The formatting is sloppy throughout. Use the auto-reformat function of your favorite IDE. Code is read far more often than it is written, it's worth the investment to write it nicely optimized for readability.

The parameter names root is a bit misleading in a recursive method traversing the nodes, as most of the time the node in the parameter will not be the root of the tree. node would be better.

Keep in mind that method names should use camelCase.

The discrepancy in the numbering in comments and method names of confusing, for example method 2 is named dfs2 but method 3 is named dfs4. This is a good example demonstrating the importance of good practices in commenting. You could give these methods more descriptive names instead of adding comments that might later become outdated, obsolete.

Answer 4

if (current.right != null && current.right.visited == false) {
    stack.push(current.right);
}           
if (current.left != null && current.left.visited == false) {
    stack.push(current.left);
}

The above are mutually exclusive so you should use else if to make the logic more explicit.

Answer 5

I want to add more of a description for the fact that one doesn't need to check for the nodes that are already visited in this problem.

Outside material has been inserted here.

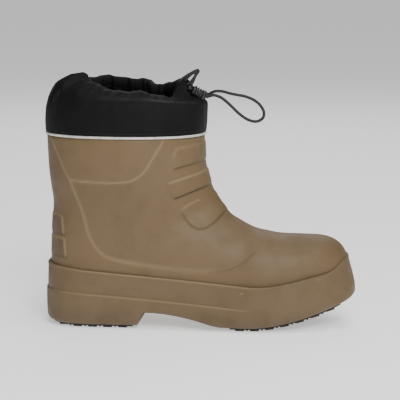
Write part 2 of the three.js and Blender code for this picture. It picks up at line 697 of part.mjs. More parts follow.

A tree, according to Wikipedia:

a tree is an undirected graph in which any two vertices are connected by exactly one path. In other words, any connected graph without simple cycles is a tree.

In DFS, we mark the visited nodes to avoid checking them twice and getting into an infinite loop. When we run into a visited node in an undirected graph via DFS, we actually have already put it in the stack and popped it (because we do it to every node we visit) and add its neighbours to the stack. Now we're trying to do the same to its neighbours, so when we reach a previously popped node, there is a path from that node to itself with a length of at least one, thus the graph contains a loop.

If the algorithm goes on and adds the visited node to the stack, it would eventually pop out again and add its neighbours. Then again we run into it and we have to repeat the process an infinite number of times.

But in a tree, there is no loop, so checking for already visited nodes is redundant.